When did Noah build the Ark, Gladys? Before the rain…
From Spy Game, written by Michael Frost Beckner
Google’s got real problems with its failure to impose its YouTube terms of service before YouTube pipes dreck into your house by every means they can. (We have yet to hear from cable operators about that, by the way.) The whole point of having terms of service is to keep people from using the service in ways that violate those terms. If YouTube lets videos onto its network and declares them in violation after their caught, isn’t that at least a bit like Noah building the Ark after the rain? This is the fundamental reason Google are suffering the costs of scandal this week and looks like it will do for weeks and weeks to come.
Not only are Google loosing a pile of cash as advertisers withdraw from YouTube, Google’s stock price is down over 4% in a week. Despite the colossally tone deaf efforts of the most senior Google executives to try to play down the scandal, brand after brand is cutting off YouTube and as near as I can tell, the entire Google network. This doesn’t include search advertising as yet, but can search be far behind? If Google can’t live up to the promises it has made to advertisers on YouTube, why would anyone believe them at all?
Eric Schmidt, Google’s executive chairman and former CEO, told Maria Bartiromo just today that Google could not guarantee advertisers the brand safety that the monopolist Google promised them: “What we do is, we match ads and the content, but because we source the ads from everywhere, every once in a while somebody gets underneath the algorithm and they put in something that doesn’t match.” It’s not Google’s fault, you see, it’s actually the advertiser’s fault.
Schmidt then rather nonsensically doubled down and blamed advertisers for attempts to “sneak [ads] in underneath our rules and violate our terms of service.” Right…because advertisers want to have their money go to hate groups so much that they hack the Google advertising algorithms?

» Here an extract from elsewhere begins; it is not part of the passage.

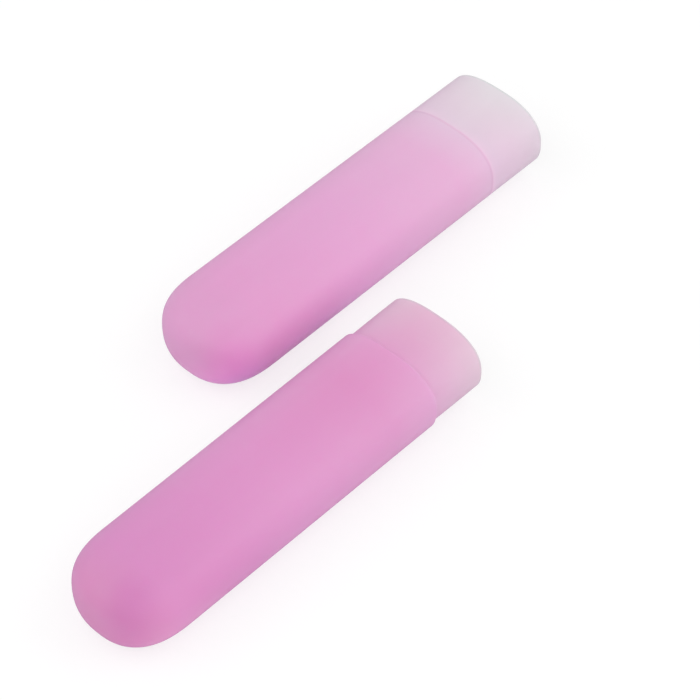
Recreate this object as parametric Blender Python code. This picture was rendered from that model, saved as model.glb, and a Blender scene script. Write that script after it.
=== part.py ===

The ISBA, the trade association for British advertisers, has announced what seems like a very reasonable approach to the problem that Google has created for itself:
ISBA would further encourage Google to withdraw immediately from sale any advertising inventory which it cannot guarantee as a safe environment for advertising, to restore advertiser confidence and to allow a thorough review of systems, processes and controls to take place. As a specific example, ISBA urges Google to review the practice of placing advertising immediately against newly-uploaded YouTube content, before it has been classified. Google should ensure that content is quarantined until properly categorised.
Don’t sell advertising on YouTube unless Google can live up to its promises. Sounds reasonable, don’t it? There’s a certain logic to it.
But the Daily Mail reports that “Google Still Don’t Get It“:
Matt Brittin, [Google’s] European boss, told a London advertising conference yesterday: ‘I want to start by saying sorry. We apologise when anything like that happens. We don’t want it to happen and you don’t want it to happen, and we take responsibility for it.’
But he added: ‘I’ve spoken to … some brands that are affected. In general I’ve found that it has been a handful of impressions and pennies not pounds.’
Household names and Government departments have been horrified after an investigation found their adverts running alongside YouTube videos by Islamic State preachers and white supremacists.
Google, whose motto is ‘Don’t be evil’, hands a slice of the revenue generated by adverts to the user who posted the content.
According to independent marketing experts, extremists have made around £250,000 from advertising on YouTube.
If Google’s blathering about “pennies and not pounds” sounds vaguely familiar, it should be. These are essentially the same arguments Google made about brand sponsored piracy at the SOPA hearings (or as I call the hearings, the apotheosis of bullshit).
It really does come down to this: When brands consider the risks of advertising on YouTube and Google’s own finding that 56% of digital ads served are never seen by humans, is it really worth it or can a brand find better ways to spend their money? YouTube is going to have a hard time explaining whey they can’t keep the bad stuff out–aside from not wanting to bother with it until they get caught.
Blaming the advertisers or downplaying payments to the bad guys is just not the way to go here.